The film opens during the Blitz, where Ikea Knightley, sorry I mean Keira Knightley, has returned to the scene of her death in Atonement and is singing 'down in the tube station at midnight' or something like that. She's Vera Phillips and she's about to make the same mistake again and fall for another solider that goes off to war.

She wanders into a bar where she bumps into her childhood sweetheart and first shag, a Mr Dylan Thomas (Matthew Rhys), who is currently churning out not very poetic government propaganda films. She has high hopes of picking up where they left off until he introduces his wife, the manic Caitlin (Sienna Miller), not that this will make any difference to his interest in our Keira.



From this point on Dylan Thomas becomes pretty much a side issue as the film focuses on the two feisty women but mainly on Vera. Despite their rivalry over Dylan, the women form an uneasy friendship. Caitlin likes her own infidelities, possibly for the money and probably because her husband is supposedly servicing a long line of infatuated women but the film offers no evidence of this. Dylan justifies his actions by saying that a poet cannot remain faithful, as he needs to experience his vices to the full, of which heavy smoking and drinking are clearly two others. There's an awful lot of smoking in the film, probably putting the anti-smoking campaign back years.

Vera meets and marries an annoyingly persistent admirer of hers William Killick (Cillian Murphy), who promptly knocks her up and then buggers off to war, seemingly for at least eighteen months. During which time the others begin living as a threesome in two cottages atop a Welsh cliff top, where they all somehow resist hurling themselves off.

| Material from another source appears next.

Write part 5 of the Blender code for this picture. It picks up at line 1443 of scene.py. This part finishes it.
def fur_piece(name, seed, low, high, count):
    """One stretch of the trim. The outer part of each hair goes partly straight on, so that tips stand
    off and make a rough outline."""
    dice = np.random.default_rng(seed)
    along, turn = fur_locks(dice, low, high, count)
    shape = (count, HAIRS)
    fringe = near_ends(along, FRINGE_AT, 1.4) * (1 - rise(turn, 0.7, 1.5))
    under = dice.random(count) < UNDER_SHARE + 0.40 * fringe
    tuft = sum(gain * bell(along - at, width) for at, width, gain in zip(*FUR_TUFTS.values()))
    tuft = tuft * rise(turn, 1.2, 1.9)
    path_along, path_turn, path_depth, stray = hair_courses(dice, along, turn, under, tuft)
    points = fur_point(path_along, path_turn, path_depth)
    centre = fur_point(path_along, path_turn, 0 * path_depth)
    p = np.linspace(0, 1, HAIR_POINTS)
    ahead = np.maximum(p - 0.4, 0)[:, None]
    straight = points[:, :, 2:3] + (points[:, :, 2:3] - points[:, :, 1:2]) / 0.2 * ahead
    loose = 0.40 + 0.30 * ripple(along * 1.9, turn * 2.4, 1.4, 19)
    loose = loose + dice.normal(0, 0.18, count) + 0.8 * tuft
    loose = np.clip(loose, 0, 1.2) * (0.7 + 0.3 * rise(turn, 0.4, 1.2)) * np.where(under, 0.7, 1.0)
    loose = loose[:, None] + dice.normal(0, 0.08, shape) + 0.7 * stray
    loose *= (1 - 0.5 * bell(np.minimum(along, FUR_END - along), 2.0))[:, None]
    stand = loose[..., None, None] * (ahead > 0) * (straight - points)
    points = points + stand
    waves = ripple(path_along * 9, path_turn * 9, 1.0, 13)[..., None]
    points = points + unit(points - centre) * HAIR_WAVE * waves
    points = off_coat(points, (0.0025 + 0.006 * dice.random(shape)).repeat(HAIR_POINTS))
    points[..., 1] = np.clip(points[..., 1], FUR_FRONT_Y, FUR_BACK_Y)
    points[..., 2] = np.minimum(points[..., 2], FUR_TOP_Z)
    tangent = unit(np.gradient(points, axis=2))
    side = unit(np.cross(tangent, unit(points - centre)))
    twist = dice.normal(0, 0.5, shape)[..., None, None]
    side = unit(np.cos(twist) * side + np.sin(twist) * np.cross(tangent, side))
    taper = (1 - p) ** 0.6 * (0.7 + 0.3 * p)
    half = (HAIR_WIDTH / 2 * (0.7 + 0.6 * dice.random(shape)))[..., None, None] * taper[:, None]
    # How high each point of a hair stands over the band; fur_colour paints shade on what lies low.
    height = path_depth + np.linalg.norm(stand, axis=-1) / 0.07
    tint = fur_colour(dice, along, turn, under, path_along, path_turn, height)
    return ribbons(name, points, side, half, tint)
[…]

It was absolutely certain that William would return from war assuming Vera and Dylan had been at it like rabbits, I'm sure he decided this before he even left. That is even before you add in the fact that he is now traumatised by war. So are we, after they undercut Vera giving birth with an amputation on the battlefield. Therefore, it's no great surprise when he attacks Dylan with a shotgun. The surprise is that he misses.

It's a pretentious film with little focus, which gives only a slight insight into Dylan Thomas and his poetry. It's impossible to care about any of the characters. The film is supposedly about the friendship of the two women but we never get the impression they actually become friends in the truest sense. L hates Dylan's character; I hate William's character, so we kind of agree.

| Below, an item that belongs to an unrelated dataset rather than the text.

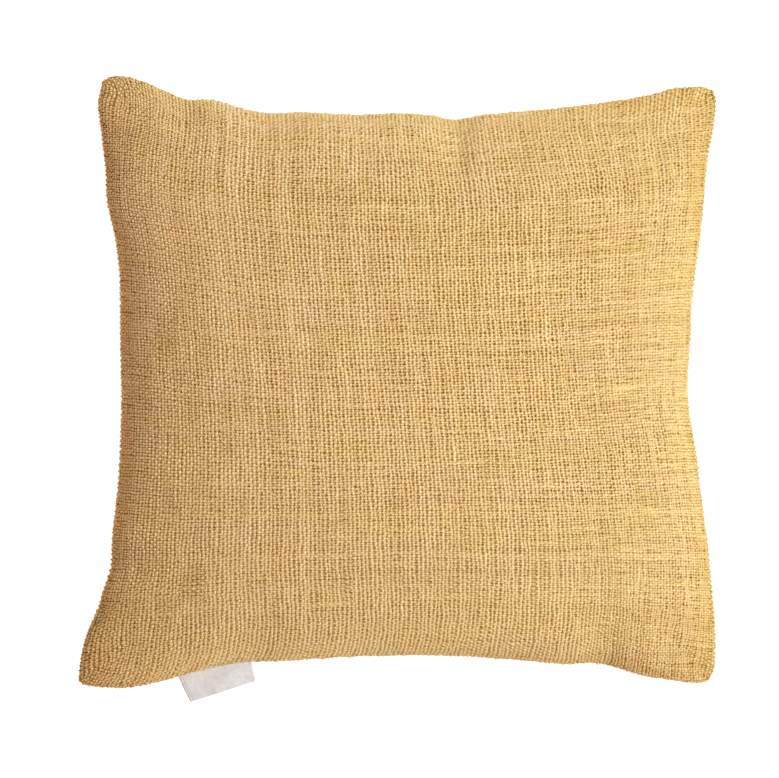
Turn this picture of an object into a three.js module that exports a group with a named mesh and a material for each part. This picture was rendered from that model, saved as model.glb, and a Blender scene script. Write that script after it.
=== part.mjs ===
import * as THREE from 'three';

// A square cushion cover of coarse handwoven cloth, filled, lying on its back, with a folded
// label sewn into its lower seam.
// Millimetres. +Z is up, +Y points to the top edge of the face and +X to its right side.
// The origin is in the middle of the patch of the back that it rests on.

// Corners of the seam in plan, where the lines of the two sides would meet
const CORNERS = {
  bottomLeft: { x: -257, y: -226 },
  bottomRight: { x: 232, y: -226 },
  topLeft: { x: -237, y: 235 },
  topRight: { x: 236, y: 228 },
};

// Rounding of the four tips: the higher the number, the sharper they are
const TIP_SHARPNESS = 30;

// How far each side is drawn in between its tips. A lean below 1 puts the deepest point nearer
// to the side's end, and a fullness below 1 makes the curve flatter along its middle
const SIDES = {
  left: { drawIn: 35.5, lean: 0.76, fullness: 0.87 },
  right: { drawIn: 23.5, lean: 1.34, fullness: 1.01 },
  bottom: { drawIn: 26.5, lean: 1.09, fullness: 0.99 },
  top: { drawIn: 30.6, lean: 0.95, fullness: 0.92 },
};

// Small waves of the seam. at and reach are shares of the side, counted from its left or lower
// end, a positive depth goes inwards, and pinch is the share of the crown that the wave's crease
// takes away beside the seam
const WAVES = [
  { side: 'left', at: 0.08, reach: 0.07, depth: -3.5, pinch: 0 },
  { side: 'left', at: 0.2, reach: 0.05, depth: 3, pinch: 0.1 },
  { side: 'left', at: 0.68, reach: 0.12, depth: 2.3, pinch: 0 },
  { side: 'left', at: 0.79, reach: 0.06, depth: -1.8, pinch: 0 },
  { side: 'left', at: 0.975, reach: 0.03, depth: 2.5, pinch: 0 },
  { side: 'right', at: 0.12, reach: 0.09, depth: -1.3, pinch: 0 },
  { side: 'right', at: 0.23, reach: 0.12, depth: -1.5, pinch: 0 },
  { side: 'right', at: 0.48, reach: 0.12, depth: 3.5, pinch: 0.08 },
  { side: 'right', at: 0.76, reach: 0.16, depth: -3.5, pinch: 0 },
  { side: 'right', at: 0.92, reach: 0.06, depth: -0.8, pinch: 0 },
  { side: 'bottom', at: 0.11, reach: 0.11, depth: -5.7, pinch: 0 },
  { side: 'bottom', at: 0.27, reach: 0.08, depth: 2.5, pinch: 0.08 },
  { side: 'bottom', at: 0.82, reach: 0.07, depth: 4.5, pinch: 0.22 },
  { side: 'top', at: 0.06, reach: 0.07, depth: -5, pinch: 0 },
  { side: 'top', at: 0.15, reach: 0.04, depth: 3.5, pinch: 0.14 },
  { side: 'top', at: 0.27, reach: 0.08, depth: 4.5, pinch: 0.1 },
  { side: 'top', at: 0.49, reach: 0.07, depth: -2.5, pinch: 0 },
  { side: 'top', at: 0.58, reach: 0.04, depth: 3.5, pinch: 0.25 },
  { side: 'top', at: 0.93, reach: 0.07, depth: -2.5, pinch: 0 },
];

// How far the waves and the creases run into a panel, as shares of its width
const WAVE_RUN = 0.3;
const CREASE_RUN = 0.16;

// Heights above the surface, and the crown of the face above the seam
const SEAM_HEIGHT = 58;
const CORNER_DROOP = 10;
const FACE_CROWN = 66;

// The crown's section: an oval is power 2 and fullness 0.5. A higher power makes its middle
// flatter, and a higher fullness makes the two panels meet at a sharper seam
const CROWN_POWER = 2.3;
const CROWN_FULLNESS = 0.6;

// Half the width of the patch that the back rests on, as a share of half the back
const FOOT_SHARE = 0.44;

// Facets along each side, and how far they crowd towards the seam, from 0 to 1
const FACETS = 50;
const CROWDING = 0.45;

// The label is a strip folded in two. Its ends are held by the lower seam, and the width is
// between the shares of that side. The tips are the corners of its fold in plan
const LABEL = {
  from: 0.1755,
  to: 0.288,
  leftTip: { x: -162.7, y: -236 },
  rightTip: { x: -113.2, y: -219.3 },
  thickness: 1.2,
  gap: 0.4,
  droop: 4,
  twist: 1.5,
  bow: 1.4,
};
const LABEL_COLUMNS = 10;
const LABEL_ROWS = 4;

const mix = (a, b, share) => a + (b - a) * share;
const clamp01 = (value) => Math.min(1, Math.max(0, value));

// A soft bump, 1 at its middle and 0 beyond its reach
function bump(share, { at, reach }) {
  const away = Math.abs(share - at) / reach;
  return away < 1 ? Math.cos((away * Math.PI) / 2) ** 2 : 0;
}

// How far a side draws the cloth in. The waves of its seam fade away from it, and its arch goes on
// evenly to the other side
function inset(side, share, inwards) {
  const { drawIn, lean, fullness } = SIDES[side];
  const arch = Math.max(0, Math.sin(Math.PI * clamp01(share) ** lean)) ** fullness;
  const fade = (1 - clamp01(inwards / WAVE_RUN)) ** 2;
  return WAVES.filter((wave) => wave.side === side)
    .reduce((sum, wave) => sum + wave.depth * bump(share, wave) * fade, drawIn * arch * (1 - inwards));
}

// Thread coordinates s and t run from -1 to 1 across a panel, and give its place in plan
function plan(s, t) {
  const outer = Math.max(Math.abs(s), Math.abs(t));
  const tip = outer > 0
    ? outer * (Math.abs(s) ** TIP_SHARPNESS + Math.abs(t) ** TIP_SHARPNESS) ** (-1 / TIP_SHARPNESS)
    : 1;
  const ease = 1 - (1 - tip) * outer ** 6;
  const u = (s * ease + 1) / 2;
  const v = (t * ease + 1) / 2;
  const straight = (axis) => mix(
    mix(CORNERS.bottomLeft[axis], CORNERS.bottomRight[axis], u),
    mix(CORNERS.topLeft[axis], CORNERS.topRight[axis], u),
    v,
  );
  return {
    x: straight('x') + inset('left', v, u) - inset('right', v, 1 - u),
    y: straight('y') + inset('bottom', u, v) - inset('top', u, 1 - v),
  };
}

// The share of the crown that the creases leave at this place
function unpinched(s, t) {
  const u = (s + 1) / 2;
  const v = (t + 1) / 2;
  const inwards = { left: u, right: 1 - u, bottom: v, top: 1 - v };
  const along = { left: v, right: v, bottom: u, top: u };
  return WAVES.reduce((left, wave) => {
    const fade = 1 - clamp01(inwards[wave.side] / CREASE_RUN);
    return left - wave.pinch * bump(along[wave.side], wave) * fade;
  }, 1);
}

const crown = (s, t) => (
  (1 - Math.abs(s) ** CROWN_POWER) * (1 - Math.abs(t) ** CROWN_POWER)
) ** CROWN_FULLNESS;

// Beyond the resting patch the back rises to the seam as the face falls to it
const pastFoot = (value) => Math.max(0, (Math.abs(value) - FOOT_SHARE) / (1 - FOOT_SHARE));

const seamHeight = (s, t) => SEAM_HEIGHT - CORNER_DROOP * (s * t) ** 2;

function facePoint(s, t) {
  const { x, y } = plan(s, t);
  return [x, y, seamHeight(s, t) + FACE_CROWN * crown(s, t) * unpinched(s, t)];
}

function backPoint(s, t) {
  const { x, y } = plan(s, t);
  return [x, y, seamHeight(s, t) * (1 - crown(pastFoot(s), pastFoot(t)))];
}

// Thread coordinate of a grid line, with the lines closer together towards the seam
function gridLine(index) {
  const even = (2 * index) / FACETS - 1;
  return mix(even, Math.sin((even * Math.PI) / 2), CROWDING);
}

// Both panels share the vertices of the seam, so the cover is one closed body
function coverGeometry() {
  const points = [];
  const places = new Map();
  const vertex = (layer, i, j) => {
    const onSeam = i === 0 || j === 0 || i === FACETS || j === FACETS;
    const key = `${onSeam ? 'seam' : layer} ${i} ${j}`;
    if (!places.has(key)) {
      const at = layer === 'face' || onSeam ? facePoint : backPoint;
      places.set(key, points.length / 3);
      points.push(...at(gridLine(i), gridLine(j)));
    }
    return places.get(key);
  };
  const triangles = [];
  for (let i = 0; i < FACETS; i += 1) {
    for (let j = 0; j < FACETS; j += 1) {
      const slants = (i < FACETS / 2) === (j < FACETS / 2);
      for (const layer of ['face', 'back']) {
        const [a, b, c, d] = [[i, j], [i + 1, j], [i + 1, j + 1], [i, j + 1]]
          .map(([column, row]) => vertex(layer, column, row));
        const quad = slants ? [a, b, d, b, c, d] : [a, b, c, a, c, d];
        triangles.push(...(layer === 'face' ? quad : quad.reverse()));
      }
    }
  }
  return closedGeometry(points, triangles);
}

// A slab that starts just outside the seam and hangs a little below the seam's height
function labelGeometry() {
  const points = [];
  const triangles = [];
  const index = (layer, i, j) => (layer * (LABEL_ROWS + 1) + j) * (LABEL_COLUMNS + 1) + i;
  for (const side of [1, -1]) {
    for (let j = 0; j <= LABEL_ROWS; j += 1) {
      for (let i = 0; i <= LABEL_COLUMNS; i += 1) {
        const across = i / LABEL_COLUMNS;
        const out = j / LABEL_ROWS;
        const s = 2 * mix(LABEL.from, LABEL.to, across) - 1;
        const root = plan(s, -1);
        const z = seamHeight(s, -1) - LABEL.droop * out ** 2
          + LABEL.twist * out * (2 * across - 1) + LABEL.bow * Math.sin(Math.PI * across) * out;
        points.push(
          mix(root.x, mix(LABEL.leftTip.x, LABEL.rightTip.x, across), out),
          mix(root.y - LABEL.gap, mix(LABEL.leftTip.y, LABEL.rightTip.y, across), out),
          z + (side * LABEL.thickness) / 2,
        );
      }
    }
  }
  const quad = (a, b, c, d) => triangles.push(a, b, c, a, c, d);
  for (let i = 0; i < LABEL_COLUMNS; i += 1) {
    for (let j = 0; j < LABEL_ROWS; j += 1) {
      quad(index(0, i, j), index(0, i, j + 1), index(0, i + 1, j + 1), index(0, i + 1, j));
      quad(index(1, i, j), index(1, i + 1, j), index(1, i + 1, j + 1), index(1, i, j + 1));
    }
    const end = LABEL_ROWS;
    quad(index(0, i, 0), index(0, i + 1, 0), index(1, i + 1, 0), index(1, i, 0));
    quad(index(0, i + 1, end), index(0, i, end), index(1, i, end), index(1, i + 1, end));
  }
  for (let j = 0; j < LABEL_ROWS; j += 1) {
    const end = LABEL_COLUMNS;
    quad(index(0, 0, j + 1), index(0, 0, j), index(1, 0, j), index(1, 0, j + 1));
    quad(index(0, end, j), index(0, end, j + 1), index(1, end, j + 1), index(1, end, j));
  }
  return closedGeometry(points, triangles);
}

function closedGeometry(points, triangles) {
  const geometry = new THREE.BufferGeometry();
  geometry.setAttribute('position', new THREE.Float32BufferAttribute(points, 3));
  geometry.setIndex(triangles);
  geometry.computeVertexNormals();
  return geometry;
}

function piece(name, geometry, finish) {
  const mesh = new THREE.Mesh(geometry, new THREE.MeshStandardMaterial(finish));
  mesh.name = name;
  return mesh;
}

const cushionCover = new THREE.Group();
cushionCover.add(
  piece('cushion_cover', coverGeometry(), { color: 0xd5ae73, roughness: 0.95, metalness: 0 }),
  piece('side_label', labelGeometry(), { color: 0xdfd9d5, roughness: 0.7, metalness: 0 }),
);

export default cushionCover;
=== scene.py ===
import math

import bpy
import numpy as np
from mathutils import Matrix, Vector


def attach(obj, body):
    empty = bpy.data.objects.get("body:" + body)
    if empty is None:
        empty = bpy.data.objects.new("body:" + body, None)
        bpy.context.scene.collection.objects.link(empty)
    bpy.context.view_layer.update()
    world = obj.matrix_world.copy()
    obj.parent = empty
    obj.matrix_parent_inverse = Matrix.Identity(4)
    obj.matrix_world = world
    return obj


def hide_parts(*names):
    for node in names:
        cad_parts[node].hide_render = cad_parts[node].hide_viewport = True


# A square cushion cover of coarse handwoven cloth, filled and lying on its back, with a folded
# label in its lower seam. Metres, +Z up, +Y towards the top edge of the face.
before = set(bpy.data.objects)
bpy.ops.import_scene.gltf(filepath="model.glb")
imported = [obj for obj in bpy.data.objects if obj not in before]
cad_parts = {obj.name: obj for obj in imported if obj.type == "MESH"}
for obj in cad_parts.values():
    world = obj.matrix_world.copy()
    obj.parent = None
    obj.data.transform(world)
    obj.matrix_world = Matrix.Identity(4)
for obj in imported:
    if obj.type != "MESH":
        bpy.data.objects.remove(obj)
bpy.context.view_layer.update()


# The studio: a camera straight above the face, a plain pale floor and four soft square lamps.
# Most of the light comes from the right, and the little that comes from the left is reddish.
SEAM_HEIGHT = 0.058
CAMERA_ABOVE_SEAM = 1.37
CAMERA_MIDDLE = (-0.0133, -0.0017)
LENS = 85
SENSOR = 36
LAMP_SIDE = 0.8
LAMPS = {
    "light_from_right": {"place": (1.39, 0.51, 1.76), "power": 43, "colour": (0.79, 0.92, 0.99)},
    "light_from_above": {"place": (0, 1.63, 1.63), "power": 8, "colour": (0.92, 0.98, 1.0)},
    "light_from_below": {"place": (1.15, -1.15, 1.63), "power": 16, "colour": (1.0, 0.97, 0.86)},
    "light_from_left": {"place": (-1.63, 0, 1.63), "power": 5.6, "colour": (1.0, 0.16, 0.06)},
}
SKY_COLOUR = (1.0, 0.36, 0.24, 1)
SKY_STRENGTH = 0.06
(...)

Acting wise, the men are ok, they even get a native Welsh speaker in to play Dylan, which is unusual casting these days. Keira Knightly is not that bad, she tries hard, bless her and she is easily out-planked by Miller, who is more Wurzles than Welsh, and makes Keira's lapses in and out of her accent look positively impressive.

No 'edge', no 'love' and if it was meant as a tribute to a supposedly 'great' poet, then it was totally uninspiring in that as well but then I always detested 'Under Milk Wood' after studying it at school. As for my class, if you'd handed us a shotgun, we wouldn't have missed.